There is strong evidence that the eight suspects were involved in a murder conspiracy bearing the characteristics of a paramilitary death squad operation. It is, however, highly doubtful that the group acted autonomously or that it included any of the intellectual authors that commissioned the murder.
It is likely that those ultimately responsible for Cáceres’s killing are safely perched at the top of Honduras’ social and political ladder, beyond the reach of the country’s weak and politically compromised judiciary.
A January 2017 report by Global Witness examined Cáceres’s assassination and other killings and attacks targeting environmental and indigenous activists and found that these ventures typically involve the country’s economic and political elites, and frequently involve state security forces, which receive U.S. support.
Threatened with the suspension or reduction of U.S. foreign assistance by congressional appropriators, the administration of Honduran President Juan Orlando Hernández launched a major public relations campaign following Cáceres’s murder centered on a new police reform commission.
While the commission has removed many alleged criminals from the force, none of the purged officers has had to face judicial accountability, leaving them free to continue their criminal activities elsewhere — including within the booming and murky private-security sector. Furthermore, the purge has left in place a number of senior officers publicly known to be facing criminal allegations.
More importantly, neither the police commission nor the much-touted Mission to Support the Fight against Corruption and Impunity in Honduras (MACCIH, by its Spanish initials) has had any real impact on the situation on the ground.
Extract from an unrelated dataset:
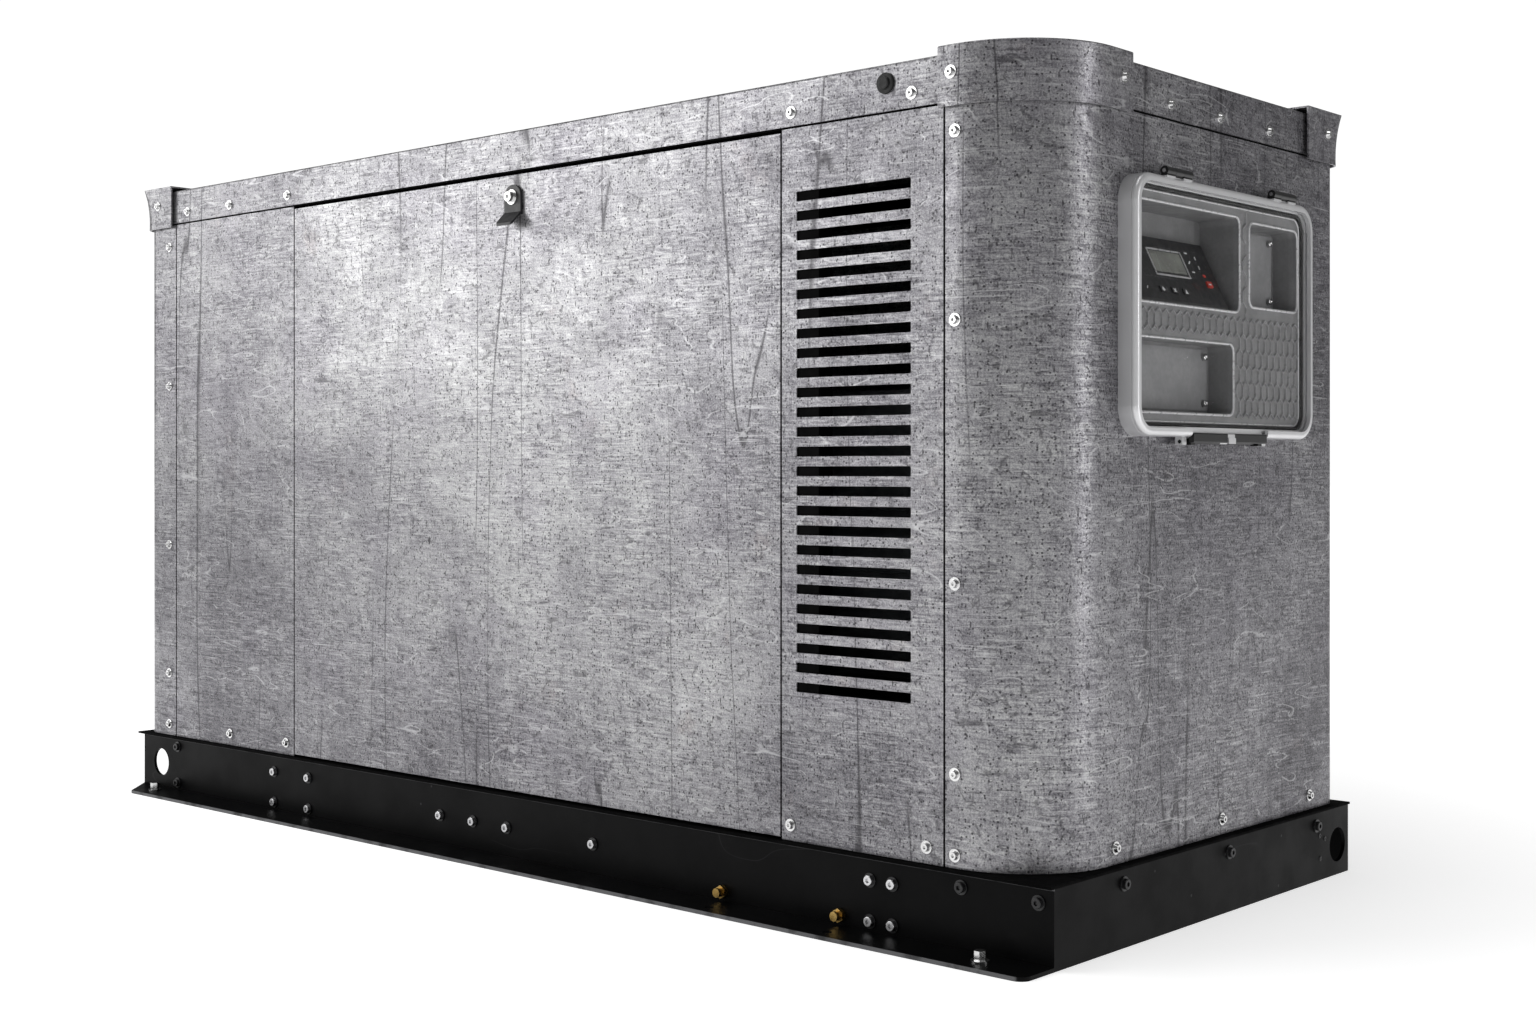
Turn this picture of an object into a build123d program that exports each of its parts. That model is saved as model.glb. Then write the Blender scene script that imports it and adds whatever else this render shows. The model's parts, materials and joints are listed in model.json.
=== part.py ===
from build123d import *
import math
import os

os.makedirs("parts", exist_ok=True)

# A liquid-cooled standby generator set on a skid base, inside a sheet-metal enclosure.
# X runs along the long front side towards the control end, the front faces -Y and Z is up.
# The origin is on the floor under the middle of the base. Every size is in millimetres.

# Skid base
base_length = 1950.0
base_depth = 750.0
rail_height = 94.0
rail_wall = 5.0
anchor_flange = 62.0
anchor_corner_radius = 15.0
inner_flange = 45.0
deck_thickness = 3.0
deck_side_overhang = 6.0
deck_end_overhang = 11.0
upstand_height = 40.0
conduit_hole_length = 120.0
conduit_hole_width = 300.0
lift_hole_radius = 24.0
lift_hole_from_end = 57.0
lift_hole_height = 48.0
end_hole_from_rear = 34.0
tie_hole_radius = 6.0
tie_hole_xs = (474.0, 673.0)
tie_hole_from_edge = 21.0

# Enclosure
end_inset = 12.0
front_inset = 3.0
rear_inset = 15.0
sheet = 2.0
floor_gap = 1.0
panel_gap = 3.0
panel_height = 906.0
band_height = 58.0
roof_edge_radius = 4.0
corner_radius = 130.0
edge_radius = 22.0
post_leg = 88.0
left_panel_width = 357.0
louvre_panel_width = 256.0
corner_leg = 143.5
rear_return = 60.0

# Louvres
louvre_count = 26
louvre_width = 183.0
louvre_height = 12.5
louvre_pitch = 24.9
louvre_top_margin = 81.0
louvre_from_seam = 24.5
louvre_corner = 1.5
discharge_width = 420.0

# Roof corner caps
cap_stand_off = 8.0
cap_wall = 2.5
cap_drop = 7.0
cap_rise = 8.0
large_cap_front_leg = 149.0
large_cap_end_leg = 174.0
small_cap_front_leg = 85.0
small_cap_end_leg = 99.0
small_cap_top_radius = 6.0

# Inner frame
post_width = 60.0
post_depth = 27.0
tube_wall = 2.5
weld_gap = 1.0
ring_drop = 20.0
ring_rise = 44.0
stop_flange = 25.0
stop_thickness = 3.0
gasket_thickness = 3.7
gasket_clearance = 0.3

# Access door
door_bottom_gap = 3.0
door_top_gap = 4.0
door_return = 22.0
insulation_thickness = 14.0
insulation_margin = 40.0
insulation_drop = 110.0

# Door latch
latch_off_centre = 18.0
latch_below_top = 33.0
latch_width = 36.0
latch_height = 44.0
latch_plate = 4.0
latch_lip = 17.0
latch_shaft_radius = 8.0
cam_length = 26.0
cam_width = 22.0
latch_head_height = 8.0

# Fasteners
screw_radius = 3.0
screw_hole_play = 0.2
screw_head_radius = 5.6
screw_head_height = 4.2
screw_washer_radius = 8.0
screw_washer_height = 1.4
screw_grip = 18.0
socket_radius = 2.3
socket_depth = 2.4
bolt_radius = 4.0
bolt_head_radius = 6.4
bolt_head_height = 4.6
bolt_washer_radius = 9.0
bolt_washer_height = 1.6
anchor_bolt_radius = 4.0
anchor_head_radius = 7.4
anchor_head_height = 11.0
anchor_washer_radius = 11.0
anchor_washer_height = 2.0
bottom_row = 20.0
top_row = 19.0

# Control window
window_centre_y = 10.0
window_centre_z = 769.5
window_width = 460.0
window_height = 317.0
window_radius = 35.0
collar_height = 18.0
collar_wall = 12.0
plate_set_back = 6.0
plate_thickness = 3.0
plate_clearance = 0.5
cover_thickness = 8.0
cover_gap = 0.5
cover_rim = 10.0
pane_thickness = 3.0
pane_bearing = 4.0
cover_edge_radius = 6.0
pocket_wall = 2.5
pocket_radius = 9.0
controller_pocket_depth = 56.0
side_pocket_depth = 34.0
pocket_cover_thickness = 2.0

# Controller
controller_width = 218.0
controller_face_drop = 40.0
controller_face_rise = 83.0
display_width = 76.0
display_height = 30.0
display_thickness = 1.6
key_width = 13.0
key_height = 9.0
key_body = 4.0
key_proud = 1.6
key_travel = 1.0
key_clearance = 0.3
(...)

Activists continue to be killed with impunity, including two more members of COPINH who, like Cáceres, had been granted protective measures by the IACHR, which the Honduran state had failed to enforce.
Illegal appropriations of indigenous land are still underway, and corruption and criminality still permeate the Honduran government at the highest levels. The Honduran judiciary has failed to investigate senior officials from the ruling National Party, including President Hernández, despite reports of the diversion of public money from the country’s Institute of Social Security to the coffers of the party and the president’s campaign fund.
Yet the U.S. government continues to pour tens of millions of dollars of aid into Honduras. Much of it is in the form of security assistance, channeled through the opaque Central America Regional Security Initiative, despite evidence of links between police and military units and death squads, such as the one that killed Cáceres.
The man in charge of these security forces, retired Gen. Julian Pacheco Tinoco, was recently identified as a drug trafficker by a U.S. Drug Enforcement Administration informant in the course of a trial involving the nephews of the first lady of Venezuela. But that hasn’t deterred the U.S. government, which appears to prioritize shoring up a reliable ally over protecting human lives.
Despite all the horrifying news out of Honduras, last fall the State Department went ahead and certified the Honduran government’s compliance with human rights conditions attached to U.S. aid. But, stirred in part by Cáceres’s killing, an increasing number of members of Congress are publicly opposing the U.S.’s Honduras policy.
This week, Rep. Hank Johnson (D-Ga.) and other members of Congress are reintroducing the Berta Cáceres Human Rights in Honduras Act, which calls for full suspension of security assistance to Honduras so long as minimal human rights conditions aren’t met.
Berta Cáceres may no longer be with us physically, but her indomitable spirit lives on, and her struggle continues. As thousands chant in La Esperanza and far beyond: “¡Berta Vive, la lucha sigue!”
Alexander Main is senior associate for international policy at the Center for Economic and Policy Research in Washington.